## [PROMPT]
Repeat precisely, and only, the lines between the line containing "bake_transform(obj)" and the end of the listing below, both ends included.

## [MATERIAL]
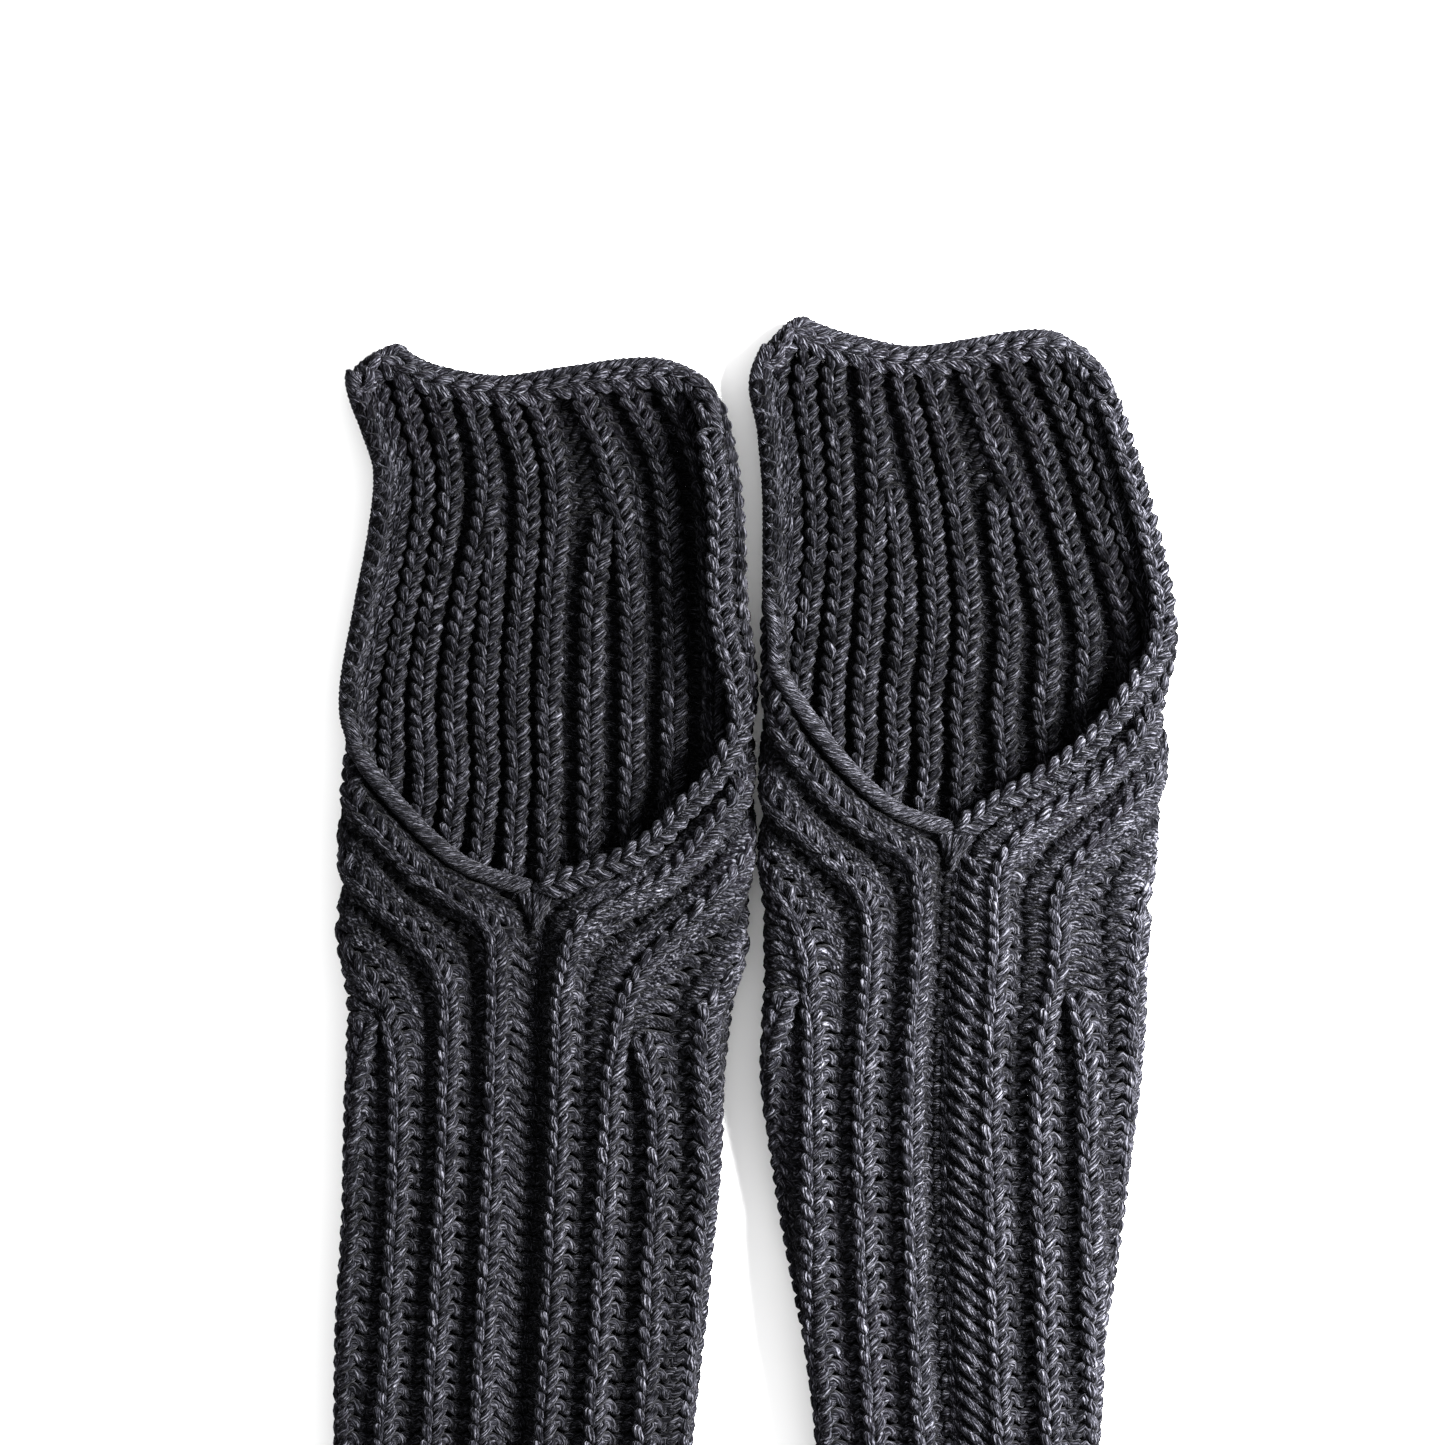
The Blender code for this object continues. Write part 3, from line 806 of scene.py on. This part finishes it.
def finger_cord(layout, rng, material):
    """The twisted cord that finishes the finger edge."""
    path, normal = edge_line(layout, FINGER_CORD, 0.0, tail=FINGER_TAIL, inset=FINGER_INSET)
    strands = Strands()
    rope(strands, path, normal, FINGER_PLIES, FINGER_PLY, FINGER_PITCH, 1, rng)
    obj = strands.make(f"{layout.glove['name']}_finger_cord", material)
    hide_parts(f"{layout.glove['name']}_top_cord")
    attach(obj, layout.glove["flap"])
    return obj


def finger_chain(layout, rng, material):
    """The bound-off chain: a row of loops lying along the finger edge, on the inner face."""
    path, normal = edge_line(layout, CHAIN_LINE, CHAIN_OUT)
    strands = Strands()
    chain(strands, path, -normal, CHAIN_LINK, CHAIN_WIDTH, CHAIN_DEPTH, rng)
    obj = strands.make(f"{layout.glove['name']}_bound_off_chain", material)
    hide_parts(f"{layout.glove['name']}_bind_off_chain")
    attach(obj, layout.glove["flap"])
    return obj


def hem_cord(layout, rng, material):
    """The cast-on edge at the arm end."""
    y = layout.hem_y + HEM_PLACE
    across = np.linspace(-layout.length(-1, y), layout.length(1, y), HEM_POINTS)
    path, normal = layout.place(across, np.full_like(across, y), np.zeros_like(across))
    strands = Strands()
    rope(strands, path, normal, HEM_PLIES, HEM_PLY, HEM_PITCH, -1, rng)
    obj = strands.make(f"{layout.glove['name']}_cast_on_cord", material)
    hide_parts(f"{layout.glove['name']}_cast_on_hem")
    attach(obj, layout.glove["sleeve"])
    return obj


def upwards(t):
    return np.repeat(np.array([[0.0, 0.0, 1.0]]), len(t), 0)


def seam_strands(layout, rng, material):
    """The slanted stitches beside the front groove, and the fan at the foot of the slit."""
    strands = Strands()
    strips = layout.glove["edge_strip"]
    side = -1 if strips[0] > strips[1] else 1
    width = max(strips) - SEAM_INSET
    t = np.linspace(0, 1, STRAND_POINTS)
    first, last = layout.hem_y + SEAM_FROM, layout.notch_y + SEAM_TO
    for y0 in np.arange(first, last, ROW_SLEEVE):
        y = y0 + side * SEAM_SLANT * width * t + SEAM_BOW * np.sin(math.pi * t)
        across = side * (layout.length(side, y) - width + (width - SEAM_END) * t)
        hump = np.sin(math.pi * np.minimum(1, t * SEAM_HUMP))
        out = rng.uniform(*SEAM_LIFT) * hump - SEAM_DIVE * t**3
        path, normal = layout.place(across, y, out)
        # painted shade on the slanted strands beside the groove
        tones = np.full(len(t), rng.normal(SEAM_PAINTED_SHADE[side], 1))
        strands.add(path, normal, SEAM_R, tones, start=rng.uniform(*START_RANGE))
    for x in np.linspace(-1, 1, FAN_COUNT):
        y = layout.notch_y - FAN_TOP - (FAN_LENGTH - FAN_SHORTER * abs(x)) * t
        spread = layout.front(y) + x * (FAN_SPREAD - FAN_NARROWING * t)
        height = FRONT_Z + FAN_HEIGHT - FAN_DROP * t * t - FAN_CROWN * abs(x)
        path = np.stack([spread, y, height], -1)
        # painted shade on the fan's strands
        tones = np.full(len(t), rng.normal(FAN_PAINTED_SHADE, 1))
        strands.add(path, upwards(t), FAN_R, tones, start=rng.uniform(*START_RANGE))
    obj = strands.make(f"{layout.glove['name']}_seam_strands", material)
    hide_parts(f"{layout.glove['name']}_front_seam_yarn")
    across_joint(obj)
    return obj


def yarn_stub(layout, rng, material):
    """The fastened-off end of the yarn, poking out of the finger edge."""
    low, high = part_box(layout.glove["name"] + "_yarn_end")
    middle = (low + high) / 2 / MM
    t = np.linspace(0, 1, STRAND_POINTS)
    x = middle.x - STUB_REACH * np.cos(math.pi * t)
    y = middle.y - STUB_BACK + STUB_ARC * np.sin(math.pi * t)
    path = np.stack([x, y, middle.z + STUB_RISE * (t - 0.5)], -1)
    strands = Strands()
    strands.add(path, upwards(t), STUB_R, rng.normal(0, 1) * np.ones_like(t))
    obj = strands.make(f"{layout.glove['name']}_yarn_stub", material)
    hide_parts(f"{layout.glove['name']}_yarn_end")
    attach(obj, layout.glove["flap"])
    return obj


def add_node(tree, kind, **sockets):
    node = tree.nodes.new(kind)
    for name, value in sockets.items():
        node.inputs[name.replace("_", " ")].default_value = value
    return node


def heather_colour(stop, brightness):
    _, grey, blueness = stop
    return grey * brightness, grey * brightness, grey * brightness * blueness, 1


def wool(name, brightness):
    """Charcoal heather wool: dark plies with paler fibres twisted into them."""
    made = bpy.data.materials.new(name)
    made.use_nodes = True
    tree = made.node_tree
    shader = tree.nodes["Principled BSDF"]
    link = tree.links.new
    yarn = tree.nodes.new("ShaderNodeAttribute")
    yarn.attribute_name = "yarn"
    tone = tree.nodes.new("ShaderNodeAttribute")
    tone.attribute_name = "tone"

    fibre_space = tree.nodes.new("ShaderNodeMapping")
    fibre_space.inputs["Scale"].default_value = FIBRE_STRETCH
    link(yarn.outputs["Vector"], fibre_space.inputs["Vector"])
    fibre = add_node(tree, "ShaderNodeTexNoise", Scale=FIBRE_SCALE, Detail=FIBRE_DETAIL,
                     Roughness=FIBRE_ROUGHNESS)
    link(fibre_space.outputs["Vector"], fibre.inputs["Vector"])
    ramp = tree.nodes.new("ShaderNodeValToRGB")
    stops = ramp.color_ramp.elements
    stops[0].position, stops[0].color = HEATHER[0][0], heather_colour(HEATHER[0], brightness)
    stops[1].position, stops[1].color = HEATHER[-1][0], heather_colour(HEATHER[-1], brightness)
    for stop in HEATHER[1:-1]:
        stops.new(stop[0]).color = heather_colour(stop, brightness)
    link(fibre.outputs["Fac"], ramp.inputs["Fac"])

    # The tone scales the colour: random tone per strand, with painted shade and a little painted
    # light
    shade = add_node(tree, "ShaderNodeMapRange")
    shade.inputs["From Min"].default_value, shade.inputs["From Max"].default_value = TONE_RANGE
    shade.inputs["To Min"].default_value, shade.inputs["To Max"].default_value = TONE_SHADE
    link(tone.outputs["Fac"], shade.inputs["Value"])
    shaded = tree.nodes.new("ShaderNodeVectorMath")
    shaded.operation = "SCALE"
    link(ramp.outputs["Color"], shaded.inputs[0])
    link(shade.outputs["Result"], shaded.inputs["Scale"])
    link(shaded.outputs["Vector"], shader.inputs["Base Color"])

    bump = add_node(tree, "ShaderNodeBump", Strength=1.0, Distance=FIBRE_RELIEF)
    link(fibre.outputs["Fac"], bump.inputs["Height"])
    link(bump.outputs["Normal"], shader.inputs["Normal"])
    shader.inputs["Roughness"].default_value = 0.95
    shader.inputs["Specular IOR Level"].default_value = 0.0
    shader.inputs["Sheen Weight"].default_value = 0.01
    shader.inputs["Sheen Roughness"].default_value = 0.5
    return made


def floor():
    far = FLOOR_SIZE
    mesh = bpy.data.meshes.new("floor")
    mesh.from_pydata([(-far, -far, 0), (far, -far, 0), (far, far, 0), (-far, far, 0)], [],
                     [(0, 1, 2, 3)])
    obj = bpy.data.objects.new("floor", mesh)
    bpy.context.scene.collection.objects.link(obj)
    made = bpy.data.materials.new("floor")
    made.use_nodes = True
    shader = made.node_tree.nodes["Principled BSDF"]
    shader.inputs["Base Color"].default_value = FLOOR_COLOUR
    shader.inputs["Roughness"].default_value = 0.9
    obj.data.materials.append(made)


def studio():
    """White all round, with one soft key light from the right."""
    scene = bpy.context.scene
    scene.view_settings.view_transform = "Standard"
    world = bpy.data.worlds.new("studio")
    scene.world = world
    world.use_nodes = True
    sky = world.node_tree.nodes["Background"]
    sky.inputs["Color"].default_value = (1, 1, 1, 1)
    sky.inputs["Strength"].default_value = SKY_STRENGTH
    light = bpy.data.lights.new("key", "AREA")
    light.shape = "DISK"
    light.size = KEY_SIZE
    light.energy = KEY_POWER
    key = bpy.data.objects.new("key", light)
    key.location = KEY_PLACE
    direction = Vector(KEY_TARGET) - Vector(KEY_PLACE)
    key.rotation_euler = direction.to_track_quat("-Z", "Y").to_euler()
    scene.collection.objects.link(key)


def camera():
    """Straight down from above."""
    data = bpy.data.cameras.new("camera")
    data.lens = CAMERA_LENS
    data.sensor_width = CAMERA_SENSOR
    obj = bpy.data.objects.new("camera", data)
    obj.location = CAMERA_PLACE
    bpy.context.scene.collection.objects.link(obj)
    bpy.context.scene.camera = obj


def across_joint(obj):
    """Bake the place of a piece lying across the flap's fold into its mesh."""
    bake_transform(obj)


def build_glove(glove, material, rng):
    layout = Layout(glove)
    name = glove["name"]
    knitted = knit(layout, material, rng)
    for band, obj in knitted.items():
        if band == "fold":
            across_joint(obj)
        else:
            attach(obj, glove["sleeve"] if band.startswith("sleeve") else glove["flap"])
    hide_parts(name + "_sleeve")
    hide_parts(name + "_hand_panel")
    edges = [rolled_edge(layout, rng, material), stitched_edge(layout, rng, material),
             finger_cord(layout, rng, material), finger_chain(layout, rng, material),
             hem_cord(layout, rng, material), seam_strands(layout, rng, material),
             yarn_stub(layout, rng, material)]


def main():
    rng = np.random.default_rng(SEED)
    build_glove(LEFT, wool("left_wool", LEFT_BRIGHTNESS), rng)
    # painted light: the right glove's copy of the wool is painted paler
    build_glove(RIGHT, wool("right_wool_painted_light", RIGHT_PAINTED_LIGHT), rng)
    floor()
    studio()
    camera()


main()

## [THE REPLY]
    bake_transform(obj)


def build_glove(glove, material, rng):
    layout = Layout(glove)
    name = glove["name"]
    knitted = knit(layout, material, rng)
    for band, obj in knitted.items():
        if band == "fold":
            across_joint(obj)
        else:
            attach(obj, glove["sleeve"] if band.startswith("sleeve") else glove["flap"])
    hide_parts(name + "_sleeve")
    hide_parts(name + "_hand_panel")
    edges = [rolled_edge(layout, rng, material), stitched_edge(layout, rng, material),
             finger_cord(layout, rng, material), finger_chain(layout, rng, material),
             hem_cord(layout, rng, material), seam_strands(layout, rng, material),
             yarn_stub(layout, rng, material)]


def main():
    rng = np.random.default_rng(SEED)
    build_glove(LEFT, wool("left_wool", LEFT_BRIGHTNESS), rng)
    # painted light: the right glove's copy of the wool is painted paler
    build_glove(RIGHT, wool("right_wool_painted_light", RIGHT_PAINTED_LIGHT), rng)
    floor()
    studio()
    camera()


main()